LONDON - Copper rose as metals markets continued to recover from last week's sell off and as LME inventories declined further, while lead hit a new contract high on news that China plans to tax lead exports.
The LME said, in a daily report earlier, copper inventories held in its warehouses declined for a third day running, this time by 1,650 tonnes to total 138,425 tonnes. LME inventories have now fallen from around 200,000 tonnes at the start of the year to under 140,000 tonnes. Total stocks are now at their lowest levels since November last year.
The falls in LME inventories have helped offset fears of an oversupply of stocks in Shanghai, where weekly data out last Friday showed inventories rose to their highest since early 2004.

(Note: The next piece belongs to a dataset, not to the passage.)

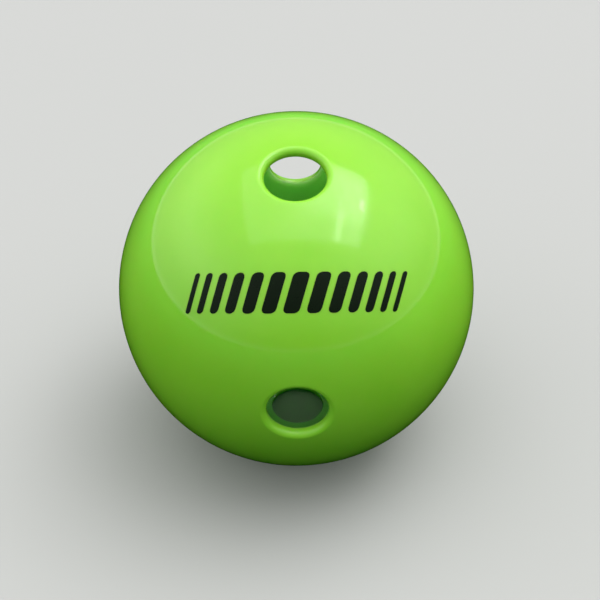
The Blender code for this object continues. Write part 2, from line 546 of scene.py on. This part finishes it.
def floor_paint():
    """A plain pale floor with a faint mottle."""
    material, tree, shader = graph("floor_look")
    colour = blend_colours(tree, noise(tree, 3.0, 4.0), *FLOOR_COLOURS)
    tree.links.new(colour, shader.inputs["Base Color"])
    shader.inputs["Roughness"].default_value = FLOOR_ROUGHNESS
    return material


# ---------------------------------------------------------------- object

front_holes = [middle_hole("front"), middle_hole("top")]
front = half_shell("front_shell_skin", 1, front_holes, shell_plastic("front_shell_look"))
rear_holes = [middle_hole("back"), middle_hole("bottom"), side_hole(1), side_hole(-1)]
rear = half_shell("rear_shell_skin", -1, rear_holes, shell_plastic("rear_shell_look"))
bead = weld_bead(weld_plastic())
motif = printed_motif(print_ink())

for made, node, finish in (
    (front, "front_half_shell", "shell_plastic"),
    (rear, "rear_half_shell", "shell_plastic"),
    (bead, "weld_bead", "weld_plastic"),
    (motif, None, "print_ink"),
):
    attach(made, "root")
    if node:
        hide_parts(node)


# ---------------------------------------------------------------- stage

# Camera: its lens, its turn about the view and its aim off the ball's centre, in degrees
CAMERA_DISTANCE = 6.3 * BALL_RADIUS
CAMERA_LENS = 66.2
CAMERA_SENSOR = 36.0
CAMERA_ROLL = -0.6
CAMERA_AIM = (-0.59, -0.18)

# Floor: the radius of its flat part, the sweep's radius and steps, the wall's height, and points round it
FLOOR_RADIUS = 1.2
SWEEP = 0.8
SWEEP_STEPS = 24
WALL_TOP = 3.0
FLOOR_COUNT = 160

# Brightness of the studio dome on each side, at a few elevations in degrees. The levels from 10 to 50
# degrees, the ground light and the soft boxes' levels started from a least-squares fit of lights to the
# photo. They were then rounded and changed.
DOME_ELEVATIONS = (0, 10, 28, 50, 75)
DOME_LEVELS = {
    "front": (0.0, 0.1, 0.5, 0.85, 0.9),
    "right": (0.6, 0.7, 1.4, 1.6, 0.85),
    "back": (0.3, 0.4, 0.5, 0.4, 0.85),
    "left": (0.9, 1.0, 1.7, 1.1, 0.85),
}
SIDE_AXES = {"front": ("Y", -1), "right": ("X", 1), "back": ("Y", 1), "left": ("X", -1)}

# A bright band above the horizon that fades out between two heights, and the horizon's own soft edge
HORIZON_LEVEL = 0.4
HORIZON_FADE = (0.02, 0.06)
HORIZON_EDGE = 0.003

# Light from below the horizon, at a few angles below it
GROUND_LIGHT = (
    (0, (0.02, 0.50, 0.16)),
    (5, (0.02, 0.50, 0.16)),
    (16, (0.01, 0.05, 0.05)),
    (32, (0.0, 0.0, 0.0)),
)

# Soft boxes overhead: left, right, front and back edges as slopes from the zenith, soft edge and level
SOFT_BOXES = (
    (-0.55, 0.81, -0.38, 0.75, 0.08, 0.9),
    (-0.10, 0.81, -0.38, 0.75, 0.40, 0.7),
    (0.40, 0.81, -0.38, 0.75, 0.10, 0.9),
    (0.43, 0.50, -0.35, 0.05, 0.03, 2.6),
    (0.10, 0.81, -0.05, 0.60, 0.30, 1.7),
    (0.70, 0.77, 0.14, 0.30, 0.04, 5.0),
)


def floor():
    """A wide plain floor that sweeps up into a wall. It lights nothing, so the ball's underside is dark."""
    profile = [(0.9 * FLOOR_RADIUS, 0.0)]
    for turn in np.linspace(0.0, math.pi / 2, SWEEP_STEPS + 1):
        profile.append((FLOOR_RADIUS + SWEEP * math.sin(turn), SWEEP * (1.0 - math.cos(turn))))
    profile.append((FLOOR_RADIUS + SWEEP, WALL_TOP))
    points, faces = [], [tuple(range(FLOOR_COUNT))]
    for out, up in profile:
        for k in range(FLOOR_COUNT):
            turn = 2 * math.pi * k / FLOOR_COUNT
            points.append((out * math.cos(turn), out * math.sin(turn), up))
    for row in range(len(profile) - 1):
        for k in range(FLOOR_COUNT):
            here, there = row * FLOOR_COUNT + k, row * FLOOR_COUNT + (k + 1) % FLOOR_COUNT
            faces.append((there, here, here + FLOOR_COUNT, there + FLOOR_COUNT))
    mesh = bpy.data.meshes.new("floor")
    mesh.from_pydata(points, [], faces)
    mesh.shade_smooth()
    plane = show("floor", mesh, floor_paint())
    plane.visible_diffuse = False
    plane.visible_glossy = False
    plane.visible_shadow = False
    plane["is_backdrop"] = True


def math_node(tree, operation, *values):
    """One step of arithmetic; a value is a number or another node's output."""
    node = tree.nodes.new("ShaderNodeMath")
    node.operation = operation
    for slot, value in zip(node.inputs, values):
        if isinstance(value, (int, float)):
            slot.default_value = value
        else:
            tree.links.new(value, slot)
    return node.outputs["Value"]


def smooth_step(tree, value, start, stop):
    """0 before start and 1 after stop, with a smooth rise between them."""
    node = tree.nodes.new("ShaderNodeMapRange")
    node.interpolation_type = "SMOOTHSTEP"
    node.inputs["From Min"].default_value = start
    node.inputs["From Max"].default_value = stop
    tree.links.new(value, node.inputs["Value"])
    return node.outputs["Result"]


def inside(tree, value, low, high, soft):
    """1 between low and high, falling smoothly to 0 over a soft edge centred on each."""
    rise = smooth_step(tree, value, low - soft / 2, low + soft / 2)
    fall = smooth_step(tree, value, high - soft / 2, high + soft / 2)
    return math_node(tree, "SUBTRACT", rise, fall)


def elevation_ramp(tree, share, stops):
    """A colour that runs through stops of (degrees, colour), where share is the angle out of 90 degrees."""
    ramp = tree.nodes.new("ShaderNodeValToRGB")
    elements = ramp.color_ramp.elements
    elements[1].position = stops[-1][0] / 90
    for angle, _ in stops[1:-1]:
        elements.new(angle / 90)
    for element, (_, colour) in zip(elements, stops):
        element.color = (*colour, 1.0)
    tree.links.new(share, ramp.inputs["Fac"])
    return ramp.outputs["Color"]


def dome_light(tree, axes, share):
    """The dome's four sides, each weighted by how far it is faced."""
    level_square = math_node(tree, "MULTIPLY", axes["X"], axes["X"])
    level_square = math_node(tree, "MULTIPLY_ADD", axes["Y"], axes["Y"], level_square)
    total = 0.0
    for side, levels in DOME_LEVELS.items():
        axis, sign = SIDE_AXES[side]
        faced = math_node(tree, "MAXIMUM", math_node(tree, "MULTIPLY", axes[axis], sign), 0.0)
        weight = math_node(tree, "DIVIDE", math_node(tree, "MULTIPLY", faced, faced), level_square)
        stops = [(angle, (level, level, level)) for angle, level in zip(DOME_ELEVATIONS, levels)]
        total = math_node(tree, "MULTIPLY_ADD", elevation_ramp(tree, share, stops), weight, total)
    return total


def box_light(tree, axes):
    """The soft boxes overhead."""
    rise = math_node(tree, "MAXIMUM", axes["Z"], 0.001)
    slope_x = math_node(tree, "DIVIDE", axes["X"], rise)
    slope_y = math_node(tree, "DIVIDE", axes["Y"], rise)
    total = 0.0
    for left, right, front_edge, back_edge, soft, level in SOFT_BOXES:
        across = inside(tree, slope_x, left, right, soft)
        along = inside(tree, slope_y, front_edge, back_edge, soft)
        total = math_node(tree, "MULTIPLY_ADD", math_node(tree, "MULTIPLY", across, along), level, total)
    return total


def sky():
    """A plain soft studio dome over a dark greenish ground, with soft boxes overhead."""
    world = bpy.data.worlds.new("studio_dome")
    bpy.context.scene.world = world
    world.use_nodes = True
    tree = world.node_tree
    split = tree.nodes.new("ShaderNodeSeparateXYZ")
    tree.links.new(tree.nodes.new("ShaderNodeTexCoord").outputs["Generated"], split.inputs["Vector"])
    axes = {axis: split.outputs[axis] for axis in "XYZ"}
    share = math_node(tree, "MULTIPLY", math_node(tree, "ARCSINE", axes["Z"]), 2 / math.pi)
    near_horizon = math_node(tree, "SUBTRACT", 1.0, smooth_step(tree, axes["Z"], *HORIZON_FADE))
    light = math_node(tree, "ADD", dome_light(tree, axes, share), box_light(tree, axes))
    light = math_node(tree, "MULTIPLY_ADD", near_horizon, HORIZON_LEVEL, light)
    above = smooth_step(tree, axes["Z"], -HORIZON_EDGE, HORIZON_EDGE)
    light = math_node(tree, "MULTIPLY", light, above)
    ground = elevation_ramp(tree, math_node(tree, "MULTIPLY", share, -1.0), GROUND_LIGHT)
    colour = tree.nodes.new("ShaderNodeMix")
    colour.data_type = "RGBA"
    tree.links.new(above, colour.inputs["Factor"])
    tree.links.new(ground, colour.inputs["A"])
    tree.links.new(light, colour.inputs["B"])
    tree.links.new(colour.outputs["Result"], tree.nodes["Background"].inputs["Color"])


def camera():
    """The camera looks down the joint's axis, with the ball a little above the picture's middle."""
    data = bpy.data.cameras.new("camera")
    data.lens = CAMERA_LENS
    data.sensor_width = CAMERA_SENSOR
    data.clip_start = 0.01
    data.clip_end = 20.0
    eye = bpy.data.objects.new("camera", data)
    bpy.context.collection.objects.link(eye)
    eye.location = CENTRE + JOINT_AXIS * CAMERA_DISTANCE
    aim = JOINT_AXIS.to_track_quat("Z", "Y").to_matrix().to_4x4()
    tip, pan = (math.radians(angle) for angle in CAMERA_AIM)
    nudge = Matrix.Rotation(tip, 4, "X") @ Matrix.Rotation(pan, 4, "Y")
    roll = Matrix.Rotation(math.radians(CAMERA_ROLL), 4, "Z")
    eye.matrix_world = Matrix.Translation(eye.location) @ aim @ nudge @ roll
    bpy.context.scene.camera = eye


bpy.context.scene.view_settings.view_transform = "Standard"
floor()
sky()
camera()

boxes = {"cad": CAD_BOUNDS, "visual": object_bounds()}
{name: [list(corner) for corner in box] for name, box in boxes.items()}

That data helped push copper down 8 pct on the week as it added to worries that the high level of Chinese imports in the year to date -- which have led to the stock gains in Shanghai -- are set to slow going forward.
At 10.19 am, LME copper for 3-month delivery was trading up at 7,505 usd a tonne against 7,273 usd at the close yesterday. On Friday, copper touched an intra-day low of 7,090 usd -- its lowest since April 3.
Alex Heath, head of base metals at RBC Capital Markets said he believes last week's sell off was exaggerated and was in fact not based on worries over fundamental supply demand data out from China.
"It may appear that the bearish knee-jerk reactions seen last week were false, and were blamed on fundamentals and economics by analysts, just to fit the trades being initiated by technical players," he said.
He added that a couple of reports released recently have made mention of higher price forecasts by industry players who continue to expect, as he does, strong demand from China going forward.
Elsewhere, lead was up at 2,200 usd a tonne against 2,110 usd at the close yesterday - having earlier touched 2,216 usd a tonne, the highest ever level for the current LME lead contract.
Meanwhile zinc was up at 3,810 usd against 3,800 usd.
The Chinese government has moved to impose or increase taxes on a range of metal exports in an effort to control exports by energy-intensive industries and ease its huge trade surplus.
According to RBC's Heath, authorities plan to raise the tax on unwrought zinc exports to 10 pct from 5 pct, while adding a 10 pct tax onto exports of refined lead.
"The statement did not mention aluminium products, which currently enjoy a rebate of 8 to 11 pct, but many traders expect that to be removed sometime this year," he said.
Aluminium was up at 2,887 usd against 2,870 usd, continuing to trade in a narrow range seen over the past week of not more than 30 usd a tonne.
According to data out yesterday from the International Aluminium Institute, global aluminium production in April was 12 pct above the level of a year earlier.
Elsewhere, nickel fell to 50,300 usd a tonne against 50,450 usd, while tin was up at 14,175 usd against 14,125 tonnes.